For more than four decades, she didn't have a name. Since 1975, when her mummified body was unearthed in a church in the Swiss city of Basel, she had been a scientific mystery — a well-preserved corpse buried with proofs of her wealth, who for lack of identification took on a distinguished title: the Lady from Barfüsser church.

Now, after two years of archival and DNA investigation by a team of researchers, she not only has a name — as it turns out, she's also got a rather recognizable great-great-great-great-great-great-grandson. The team announced Thursday that the mummy, identified as Anna Catharina Bischoff, was an 18th century pastor's wife who can lay claim to a rather vast group of descendants, including British Foreign Secretary Boris Johnson.

Based on the amount of mercury in her remains she also appears to have been suffering from syphilis, which researchers believe she picked up while caring for others with the sexually transmitted disease. Mercury then was a common (if misguided and deeply toxic) treatment for syphilis. It was the mercury that was likely responsible for her death in 1787 at the age of 68 — and responsible, as well, for her body's uncommon preservation in the 230 years since.

Johnson, for his part, celebrated the discovery Thursday.

"Very excited to hear about my late great grand 'mummy' - a pioneer in sexual health care," he tweeted. "Very proud."

"It's great, and it's also a scientific sensation," Gerhard Hotz, an anthropologist with the Natural History Museum of Basel — where the mummy was exhibited — told Swiss broadcaster SRF.

The team that unearthed Bischoff's long-buried identity drew on a range of disciplines in their work.

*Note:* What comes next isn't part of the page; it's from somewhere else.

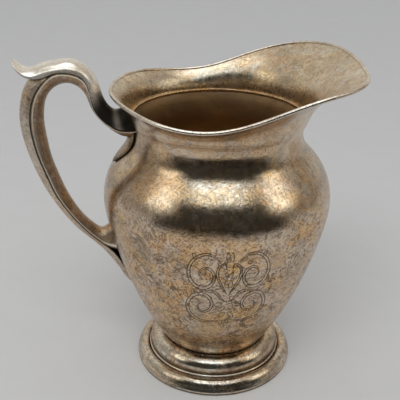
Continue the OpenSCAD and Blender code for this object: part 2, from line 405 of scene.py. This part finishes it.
# ---------------------------------------------------------------- engraving
# A mirror-symmetric bouquet of leafy scrolls, drawn flat in millimetres about its centre.
# CUT_AZ and CUT_Z are its place on the belly, and CUT_SIZE stretches it across and up. The
# cut map is a grid of depths over the drawing, CUT_W and CUT_H to each side of its centre.
CUT_AZ = math.radians(-90)
CUT_Z = 91.5
CUT_STEP = 0.1
CUT_W, CUT_H = 30.0, 34.0
CUT_SIZE = np.array([0.82, 1.16])
cut_map = np.zeros((int(2 * CUT_H / CUT_STEP), int(2 * CUT_W / CUT_STEP)))
DOT_GAP = 0.14
# half width and depth of the outlines, the leaves' edges, their veins and the hatching
OUTLINE, LEAF_EDGE, VEIN, HATCH = (0.4, 0.26), (0.36, 0.22), (0.26, 0.12), (0.24, 0.10)
HATCH_GAP = 1.5


def cut_dot(u, v, w, depth):
    """Cuts a round dimple of half width w into the cut map, where it lies wholly on it."""
    x, y = (u + CUT_W) / CUT_STEP, (v + CUT_H) / CUT_STEP
    k = int(w / CUT_STEP) + 2
    i, j, size = int(y) - k, int(x) - k, 2 * k + 1
    if i < 0 or j < 0 or i + size > cut_map.shape[0] or j + size > cut_map.shape[1]:
        return
    yy, xx = np.mgrid[i:i + size, j:j + size]
    r = np.hypot(xx - x, yy - y) * CUT_STEP / w
    area = cut_map[i:i + size, j:j + size]
    np.maximum(area, depth * np.clip(1 - r * r, 0, 1) ** 1.3, out=area)


def cut_line(points, tool):
    """Cuts a groove with tapered ends along a line, and another along its mirror image."""
    width, depth = tool
    points = points * CUT_SIZE
    dense = resampled(points, np.arange(0, chord(points)[-1], DOT_GAP))
    part = np.linspace(0, 1, len(dense))
    taper = np.minimum(1, 0.35 + 5 * np.minimum(part, 1 - part))
    for (u, v), w in zip(dense, taper * width):
        cut_dot(-u, v, w, depth)
        cut_dot(u, v, w, depth)


def ribbon(points, broad):
    """Two grooves that swell apart and meet again at both ends, with short cuts between."""
    p = curve(points, 89)
    length = chord(points)[-1]
    s = np.linspace(0, 1, len(p))
    swell = broad * np.sin(math.pi * np.clip(s * 0.96 + 0.02, 0, 1)) ** 0.8
    n = normals_2d(p)
    cut_line(p + n * swell[:, None], OUTLINE)
    cut_line(p - n * swell[:, None], OUTLINE)
    for k in range(int(length / HATCH_GAP)):
        f = (k + 0.5) * HATCH_GAP / length
        i = int(f * (len(p) - 1))
        if swell[i] < 0.45 or not 0.12 < f < 0.88:
            continue
        lean = 0.35 * np.array([-n[i][1], n[i][0]])
        a = p[i] + n[i] * swell[i] * 0.75 - lean
        b = p[i] - n[i] * swell[i] * 0.75 + lean
        cut_line(np.array([a, (a + b) / 2, b]), HATCH)


def cut_leaf(u, v, length, broad, turn):
    """A pointed leaf with a middle vein, from its stem at u, v."""
    s = np.linspace(0, 1, 14)
    c, w = math.cos(math.radians(turn)), math.sin(math.radians(turn))
    bow = broad * np.sin(math.pi * s ** 0.8)
    for side, tool in ((-1, LEAF_EDGE), (0, VEIN), (1, LEAF_EDGE)):
        x, y = s * length, side * bow
        cut_line(np.c_[u + x * c - y * w, v + x * w + y * c], tool)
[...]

The team used archival records and confirmed their findings by studying DNA extracted from the mummy's big toe.

Bischoff herself lived much of her life in Strasbourg, researchers say. There she lived with her husband, a pastor whom she married when she was young and with whom she had seven children. Only two of those kids, both daughters, lived to see adulthood — and researchers say just one was known to have married and had children of her own.

It is through this daughter that scientists have traced the maternal line down through the generations to Johnson.

As for Bischoff, the researchers say that after her husband's death she returned to Basel, where she received the insidious treatment that ultimately led to her own death a few years later.

She was laid to rest in the Basel church — but she was not fated to rest long: Based on archival discoveries, the team believes now that she was first found in 1843.

But it was not until 1975, when the church was undergoing renovations, that Bischoff was found again and — this time — removed for good from her tomb before the altar.